The hulls are framed on a longitudinal system and supported by transverse web frames and bulkheads with typical spacing between transverses of 1200mm. The, three hulls are joined together by fabricated wing structures forming the tunnel arches. The hull plating thickness varies from 25mm at the keel plate, to 10mm at the bow and generally 8mm aft. Plate thickness reduces to 4-5mm closer to main deck level. Doubler plates (12mm) are used for bow thruster and ride control strut reinforcements.

Six transverse watertight bulkheads are fitted in the centre hull to provide seven watertight compartments. The side hulls have five transverse watertight bulkheads and six watertight compartments.

The structure was designed to DNV’S Light-Craft Rules for open-ocean operation on international voyages with a Class Notation of 1A1 LC Yacht E0. The hull and superstructure were rigorously analysed to ensure the structural integrity and efficiency of the design due to the operational loads expected under this Class Society notation. The number of load cases analysed is approximately double that of a conventional catamaran, with additional cases looking at the loads transferred through the tunnel bridging structure due to various loadings applied to the vessel’s side hulls.

Designed to DNV Light-Craft Rules

Finite Element Analysis (FEA) was used to assess the structural integrity of White Rabbit in variety of load scenarios.

FEA GLOBAL TRANSVERSE BENDING ASSESSMENT
Seaway induced transverse bending of the hull structure was analysed to show which areas of the hull exhibited the highest stress loads and then to ensure that these were within allowable limits.

The seaway induced loading criteria were determined by combining the static loading resulting from a simulated heel angle of 20 degrees, with a dynamic loading factor of 2.4. The resultant nodal forces were then applied to the hull structural model to identify the resultant stress ‘hot spots’.

The high stresses located in the tunnel bridging structure in way of the transverse bulkheads necessitated the fitting of thicker plating at these locations.

STRUCTURAL INTEGRITY
FEA ANALYSIS OF FOREDECK

The combination of a large tender, higher bulwarks, and longer boom arm on the crane, necessitated a detailed assessment of the surrounding structure. In addition to ensuring the deck stresses were within acceptable limits, the aim of this analysis was to ensure the resultant deck deflection did not cause de-lamination of the teak decking.

The worst case scenario is with crane boomed out athwartship with tender attached. Careful consideration of stresses and deflections were made for this condition and found to be within tolerance.

FOREDECK STRUCTURE

STRUCTURE AND VIBRATIONS

A thorough analysis of engine beds and hull structure surrounding the propulsion machinery and equipments was performed using Finite Element Analysis. This ensured that excitation frequencies did not coincide with any natural frequencies of the surrounding structure.

The engine beds were considered in conjunction with the mounting arrangement of the engines and gearboxes. This is important as huge forces are transferred to the structure via the mounting arrangement.

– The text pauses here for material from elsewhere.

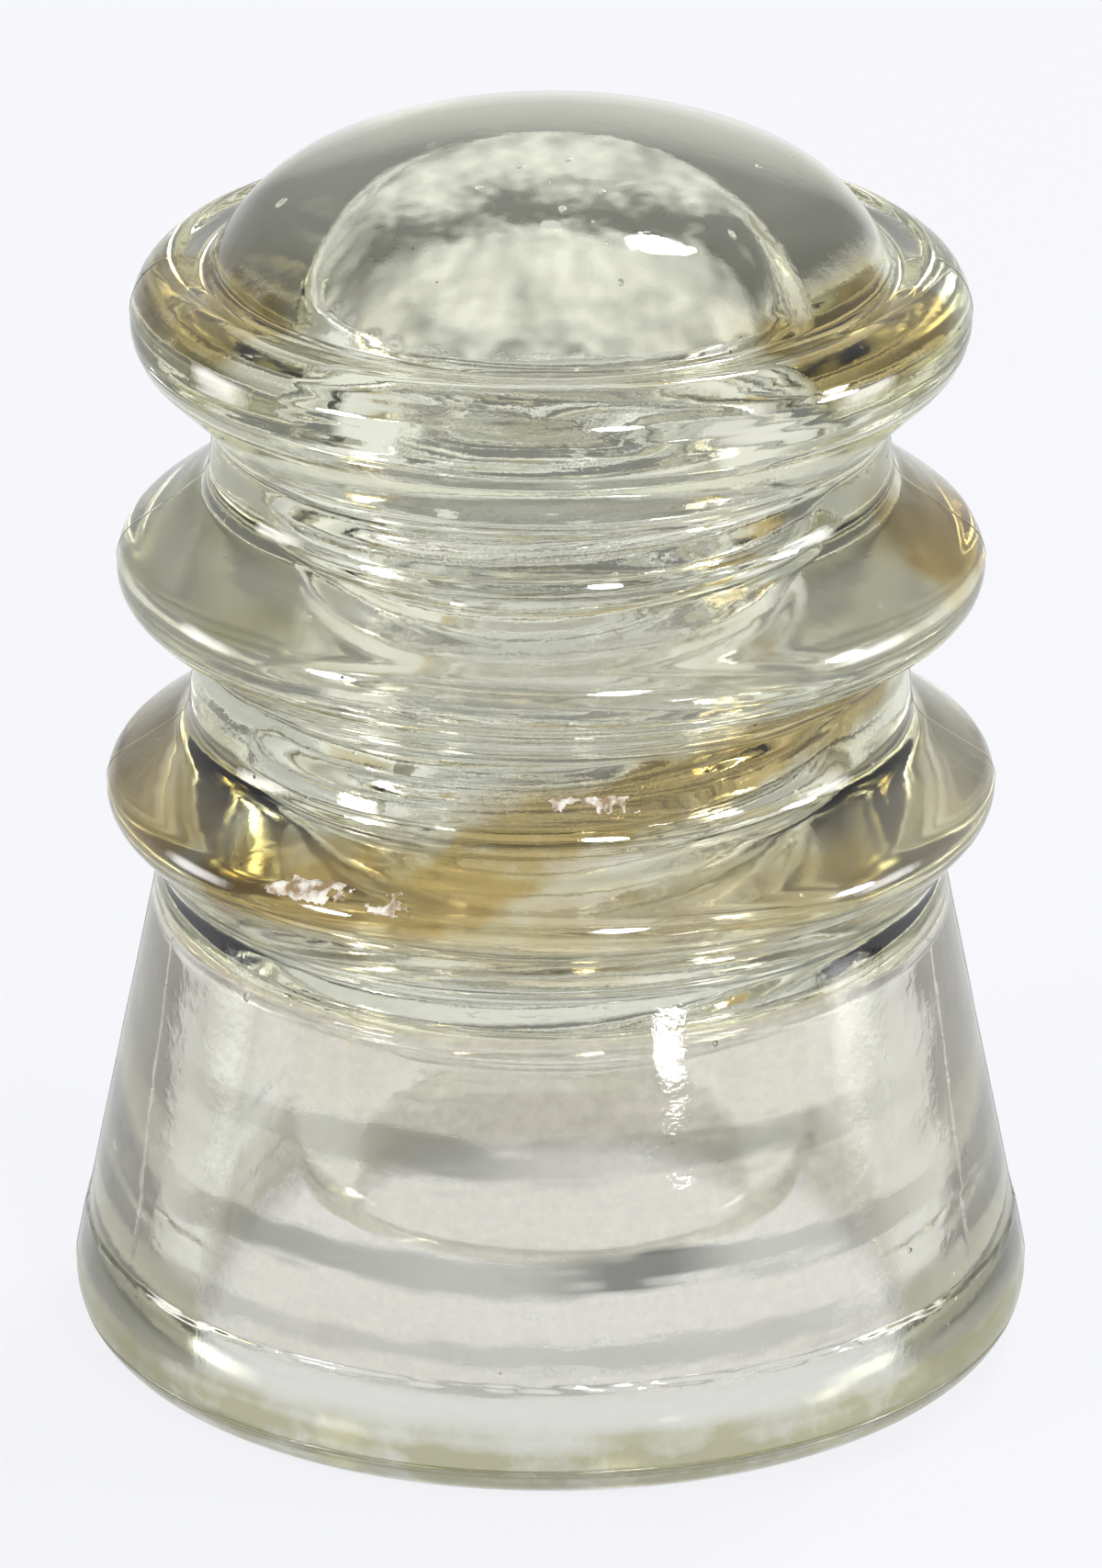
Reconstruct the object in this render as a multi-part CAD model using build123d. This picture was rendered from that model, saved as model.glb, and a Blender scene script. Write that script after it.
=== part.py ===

HULL PLATING IN WAY OF PROPELLERS

Comparison of propulsion equipment excitation frequencies with the natural frequency of the designed shell structure resulted in replacement of the two longitudinals indicated in the side shell with stiffer sections.

PROPELLER EXCITATION

Pressure pulses are generated as each propeller blade passes the underside of the hull. These pulses exert forces on the bottom shell plating. The magnitude of these pressure pulses is reduced in the hull design by minimizing the shaft angle and ensuring adequate clearance between the propeller tip and the under side of the hull.

Including suitable blade skew and tip loading criteria in the propeller design further reduces the magnitude if these pressure pulses.